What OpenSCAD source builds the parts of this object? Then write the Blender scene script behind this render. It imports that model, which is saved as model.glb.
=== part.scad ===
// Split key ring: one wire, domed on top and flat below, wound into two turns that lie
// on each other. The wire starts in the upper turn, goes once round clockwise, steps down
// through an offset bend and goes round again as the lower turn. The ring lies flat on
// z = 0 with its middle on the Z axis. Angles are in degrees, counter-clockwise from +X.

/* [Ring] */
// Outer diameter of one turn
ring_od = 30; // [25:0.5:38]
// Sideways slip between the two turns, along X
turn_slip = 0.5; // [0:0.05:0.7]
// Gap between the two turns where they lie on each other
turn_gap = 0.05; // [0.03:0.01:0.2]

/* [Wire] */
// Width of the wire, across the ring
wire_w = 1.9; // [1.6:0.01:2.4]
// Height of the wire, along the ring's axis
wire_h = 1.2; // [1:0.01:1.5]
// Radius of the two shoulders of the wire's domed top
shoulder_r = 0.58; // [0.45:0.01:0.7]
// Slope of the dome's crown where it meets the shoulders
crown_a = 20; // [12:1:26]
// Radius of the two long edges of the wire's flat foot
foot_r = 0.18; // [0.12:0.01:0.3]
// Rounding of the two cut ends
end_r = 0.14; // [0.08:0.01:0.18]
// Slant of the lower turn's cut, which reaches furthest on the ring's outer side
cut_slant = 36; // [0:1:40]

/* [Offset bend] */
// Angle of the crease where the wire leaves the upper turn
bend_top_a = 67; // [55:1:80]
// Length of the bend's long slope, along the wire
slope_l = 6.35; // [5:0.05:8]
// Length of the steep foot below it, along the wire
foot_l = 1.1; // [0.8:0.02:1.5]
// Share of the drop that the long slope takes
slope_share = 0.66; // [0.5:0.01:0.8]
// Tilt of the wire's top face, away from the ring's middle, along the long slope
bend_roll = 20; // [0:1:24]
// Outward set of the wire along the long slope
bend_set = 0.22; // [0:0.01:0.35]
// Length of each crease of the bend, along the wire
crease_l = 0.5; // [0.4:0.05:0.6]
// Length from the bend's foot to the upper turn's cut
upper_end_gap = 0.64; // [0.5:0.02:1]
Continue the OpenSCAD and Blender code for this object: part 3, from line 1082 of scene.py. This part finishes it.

==*==

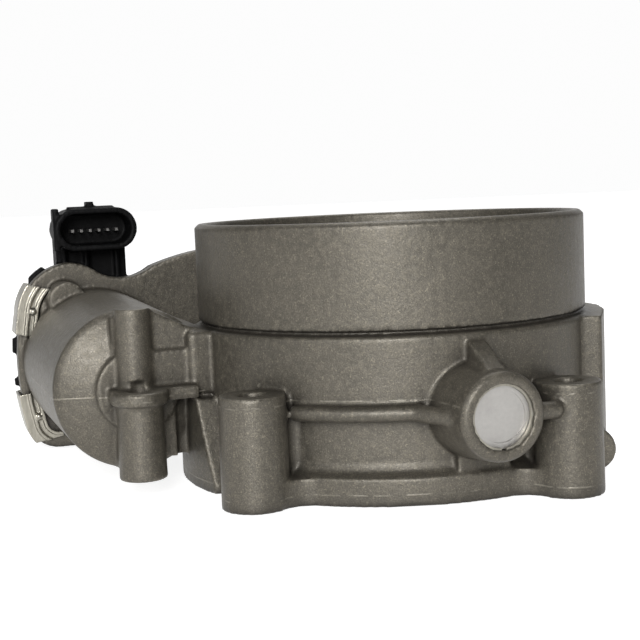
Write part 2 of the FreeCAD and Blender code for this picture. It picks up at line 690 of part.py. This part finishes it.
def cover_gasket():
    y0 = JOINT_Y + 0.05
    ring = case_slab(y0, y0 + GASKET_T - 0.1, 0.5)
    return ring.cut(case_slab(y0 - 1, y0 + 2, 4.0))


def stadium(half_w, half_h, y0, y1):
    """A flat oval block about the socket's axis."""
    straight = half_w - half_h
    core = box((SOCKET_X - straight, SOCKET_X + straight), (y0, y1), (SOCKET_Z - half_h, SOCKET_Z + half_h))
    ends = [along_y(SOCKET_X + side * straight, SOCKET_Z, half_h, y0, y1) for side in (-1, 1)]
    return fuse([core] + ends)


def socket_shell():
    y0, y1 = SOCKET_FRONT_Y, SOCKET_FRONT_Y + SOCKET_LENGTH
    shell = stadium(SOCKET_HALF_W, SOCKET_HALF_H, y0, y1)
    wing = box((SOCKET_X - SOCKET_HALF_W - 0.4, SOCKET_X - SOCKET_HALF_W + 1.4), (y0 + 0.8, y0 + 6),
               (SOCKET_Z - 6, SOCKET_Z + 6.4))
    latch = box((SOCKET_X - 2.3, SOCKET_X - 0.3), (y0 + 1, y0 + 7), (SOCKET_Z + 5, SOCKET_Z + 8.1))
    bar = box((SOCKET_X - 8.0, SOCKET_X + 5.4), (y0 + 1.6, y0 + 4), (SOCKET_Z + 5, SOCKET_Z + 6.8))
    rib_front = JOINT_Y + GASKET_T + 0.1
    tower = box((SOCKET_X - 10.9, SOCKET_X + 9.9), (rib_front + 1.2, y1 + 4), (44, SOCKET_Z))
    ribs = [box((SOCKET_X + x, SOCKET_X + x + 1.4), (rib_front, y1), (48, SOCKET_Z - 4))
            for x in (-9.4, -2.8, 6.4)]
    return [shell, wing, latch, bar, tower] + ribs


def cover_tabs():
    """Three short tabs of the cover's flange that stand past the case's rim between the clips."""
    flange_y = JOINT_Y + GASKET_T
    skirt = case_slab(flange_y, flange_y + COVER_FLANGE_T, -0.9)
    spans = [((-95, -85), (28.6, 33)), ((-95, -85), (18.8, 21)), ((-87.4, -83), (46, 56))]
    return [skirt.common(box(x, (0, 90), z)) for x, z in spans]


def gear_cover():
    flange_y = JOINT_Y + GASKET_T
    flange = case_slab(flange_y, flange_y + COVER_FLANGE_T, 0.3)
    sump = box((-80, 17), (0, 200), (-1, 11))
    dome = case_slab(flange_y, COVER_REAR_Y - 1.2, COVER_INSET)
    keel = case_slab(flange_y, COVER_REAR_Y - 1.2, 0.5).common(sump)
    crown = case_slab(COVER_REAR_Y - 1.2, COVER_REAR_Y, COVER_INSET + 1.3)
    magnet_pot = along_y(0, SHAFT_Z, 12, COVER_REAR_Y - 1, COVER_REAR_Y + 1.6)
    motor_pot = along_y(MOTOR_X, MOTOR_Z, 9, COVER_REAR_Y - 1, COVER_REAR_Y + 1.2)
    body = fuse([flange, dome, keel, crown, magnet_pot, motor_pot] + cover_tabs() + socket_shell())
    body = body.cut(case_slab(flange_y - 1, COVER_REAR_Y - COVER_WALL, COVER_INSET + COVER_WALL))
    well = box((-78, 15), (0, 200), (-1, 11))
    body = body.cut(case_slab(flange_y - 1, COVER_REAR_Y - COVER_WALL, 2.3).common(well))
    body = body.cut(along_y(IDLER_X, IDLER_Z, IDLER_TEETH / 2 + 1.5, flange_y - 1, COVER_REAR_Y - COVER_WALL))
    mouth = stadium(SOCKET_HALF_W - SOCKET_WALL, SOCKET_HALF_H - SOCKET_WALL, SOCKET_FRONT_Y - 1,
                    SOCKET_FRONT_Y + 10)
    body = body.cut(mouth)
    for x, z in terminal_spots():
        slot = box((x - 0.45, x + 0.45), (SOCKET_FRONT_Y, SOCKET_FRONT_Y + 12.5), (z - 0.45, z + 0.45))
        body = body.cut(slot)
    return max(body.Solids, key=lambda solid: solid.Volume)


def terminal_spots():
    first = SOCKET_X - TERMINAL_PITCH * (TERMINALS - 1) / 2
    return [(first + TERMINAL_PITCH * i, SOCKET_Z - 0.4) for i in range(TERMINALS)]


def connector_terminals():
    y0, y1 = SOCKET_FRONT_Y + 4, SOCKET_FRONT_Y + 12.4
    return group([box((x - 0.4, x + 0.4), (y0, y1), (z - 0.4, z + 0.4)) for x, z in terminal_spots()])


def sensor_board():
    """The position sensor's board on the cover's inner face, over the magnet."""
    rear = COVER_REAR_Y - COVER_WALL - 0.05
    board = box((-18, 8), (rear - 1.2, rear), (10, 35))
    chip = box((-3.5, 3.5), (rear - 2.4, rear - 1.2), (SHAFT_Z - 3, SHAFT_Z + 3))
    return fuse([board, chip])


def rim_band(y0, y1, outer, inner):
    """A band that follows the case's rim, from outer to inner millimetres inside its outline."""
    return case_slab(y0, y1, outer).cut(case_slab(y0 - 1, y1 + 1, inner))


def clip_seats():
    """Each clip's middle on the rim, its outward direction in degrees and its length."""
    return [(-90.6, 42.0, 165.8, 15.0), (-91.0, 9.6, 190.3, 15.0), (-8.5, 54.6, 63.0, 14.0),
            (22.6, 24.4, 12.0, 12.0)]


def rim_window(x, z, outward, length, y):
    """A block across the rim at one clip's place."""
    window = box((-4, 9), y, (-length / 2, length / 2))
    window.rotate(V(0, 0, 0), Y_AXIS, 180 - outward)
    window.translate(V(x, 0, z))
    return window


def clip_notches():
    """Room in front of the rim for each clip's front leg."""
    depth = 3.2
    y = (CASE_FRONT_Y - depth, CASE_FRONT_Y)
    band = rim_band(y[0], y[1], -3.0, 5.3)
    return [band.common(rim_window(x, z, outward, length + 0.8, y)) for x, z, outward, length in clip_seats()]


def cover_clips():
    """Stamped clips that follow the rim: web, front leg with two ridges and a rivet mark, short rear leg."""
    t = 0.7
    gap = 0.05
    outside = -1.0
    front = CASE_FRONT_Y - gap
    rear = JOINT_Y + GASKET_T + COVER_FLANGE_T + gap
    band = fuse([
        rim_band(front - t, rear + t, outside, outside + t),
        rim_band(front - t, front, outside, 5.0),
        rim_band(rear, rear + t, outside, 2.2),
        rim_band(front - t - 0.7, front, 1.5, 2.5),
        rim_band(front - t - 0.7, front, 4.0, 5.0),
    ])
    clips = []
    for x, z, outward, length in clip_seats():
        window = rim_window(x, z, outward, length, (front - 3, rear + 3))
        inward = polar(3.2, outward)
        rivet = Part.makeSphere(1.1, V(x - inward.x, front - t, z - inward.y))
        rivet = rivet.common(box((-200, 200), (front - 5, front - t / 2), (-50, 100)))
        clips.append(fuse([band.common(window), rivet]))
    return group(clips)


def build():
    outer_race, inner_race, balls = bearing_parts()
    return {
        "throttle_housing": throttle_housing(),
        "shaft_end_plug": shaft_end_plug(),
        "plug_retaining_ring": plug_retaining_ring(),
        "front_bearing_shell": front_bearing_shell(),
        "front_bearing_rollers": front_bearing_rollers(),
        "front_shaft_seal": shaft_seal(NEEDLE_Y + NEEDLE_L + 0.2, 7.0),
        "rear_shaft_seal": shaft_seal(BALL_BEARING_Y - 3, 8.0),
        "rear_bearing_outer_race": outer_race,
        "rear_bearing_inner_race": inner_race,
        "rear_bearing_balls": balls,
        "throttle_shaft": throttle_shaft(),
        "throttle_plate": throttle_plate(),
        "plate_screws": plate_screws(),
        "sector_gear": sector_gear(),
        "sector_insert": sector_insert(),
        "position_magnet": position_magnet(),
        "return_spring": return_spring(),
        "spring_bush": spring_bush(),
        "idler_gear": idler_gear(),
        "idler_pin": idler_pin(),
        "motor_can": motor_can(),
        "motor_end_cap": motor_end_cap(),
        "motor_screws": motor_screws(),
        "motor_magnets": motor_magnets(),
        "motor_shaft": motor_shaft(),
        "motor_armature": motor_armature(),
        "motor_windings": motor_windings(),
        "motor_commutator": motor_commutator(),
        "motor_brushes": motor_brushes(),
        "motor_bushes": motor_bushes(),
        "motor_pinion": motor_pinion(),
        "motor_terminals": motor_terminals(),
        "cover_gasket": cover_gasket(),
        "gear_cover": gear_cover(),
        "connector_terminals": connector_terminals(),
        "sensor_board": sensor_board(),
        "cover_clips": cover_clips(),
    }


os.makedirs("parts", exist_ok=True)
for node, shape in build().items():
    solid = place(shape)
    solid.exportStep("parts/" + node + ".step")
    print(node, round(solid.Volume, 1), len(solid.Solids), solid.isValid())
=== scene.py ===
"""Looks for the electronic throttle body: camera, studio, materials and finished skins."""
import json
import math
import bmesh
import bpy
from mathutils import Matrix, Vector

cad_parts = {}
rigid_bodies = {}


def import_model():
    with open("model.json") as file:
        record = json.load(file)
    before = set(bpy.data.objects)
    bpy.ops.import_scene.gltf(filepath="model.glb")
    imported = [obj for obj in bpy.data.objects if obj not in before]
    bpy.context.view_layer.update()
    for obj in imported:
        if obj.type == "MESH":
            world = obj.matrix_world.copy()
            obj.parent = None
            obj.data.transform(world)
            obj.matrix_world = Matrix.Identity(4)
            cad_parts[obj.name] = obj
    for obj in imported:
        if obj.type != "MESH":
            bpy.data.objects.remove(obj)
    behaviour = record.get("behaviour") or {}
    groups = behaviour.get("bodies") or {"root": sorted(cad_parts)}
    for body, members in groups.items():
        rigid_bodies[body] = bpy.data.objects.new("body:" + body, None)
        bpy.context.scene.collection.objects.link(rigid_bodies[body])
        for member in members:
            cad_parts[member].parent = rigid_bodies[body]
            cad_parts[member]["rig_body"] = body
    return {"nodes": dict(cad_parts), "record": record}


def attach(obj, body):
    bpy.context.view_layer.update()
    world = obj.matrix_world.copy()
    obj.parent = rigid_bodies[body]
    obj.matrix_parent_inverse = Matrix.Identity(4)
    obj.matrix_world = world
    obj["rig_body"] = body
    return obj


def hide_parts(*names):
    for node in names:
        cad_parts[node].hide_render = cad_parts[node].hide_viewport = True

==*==

> _DESCRIPTION OF THE TASK_
Taking the records above, retype every line from the one with "for node, shape" down to the one with "bpy.context.scene.collection.objects.link(rigid_bodies[body])", exactly and with nothing else.

> _SOLUTION TO THIS EXERCISE_
for node, shape in build().items():
    solid = place(shape)
    solid.exportStep("parts/" + node + ".step")
    print(node, round(solid.Volume, 1), len(solid.Solids), solid.isValid())
=== scene.py ===
"""Looks for the electronic throttle body: camera, studio, materials and finished skins."""
import json
import math
import bmesh
import bpy
from mathutils import Matrix, Vector

cad_parts = {}
rigid_bodies = {}


def import_model():
    with open("model.json") as file:
        record = json.load(file)
    before = set(bpy.data.objects)
    bpy.ops.import_scene.gltf(filepath="model.glb")
    imported = [obj for obj in bpy.data.objects if obj not in before]
    bpy.context.view_layer.update()
    for obj in imported:
        if obj.type == "MESH":
            world = obj.matrix_world.copy()
            obj.parent = None
            obj.data.transform(world)
            obj.matrix_world = Matrix.Identity(4)
            cad_parts[obj.name] = obj
    for obj in imported:
        if obj.type != "MESH":
            bpy.data.objects.remove(obj)
    behaviour = record.get("behaviour") or {}
    groups = behaviour.get("bodies") or {"root": sorted(cad_parts)}
    for body, members in groups.items():
        rigid_bodies[body] = bpy.data.objects.new("body:" + body, None)
        bpy.context.scene.collection.objects.link(rigid_bodies[body])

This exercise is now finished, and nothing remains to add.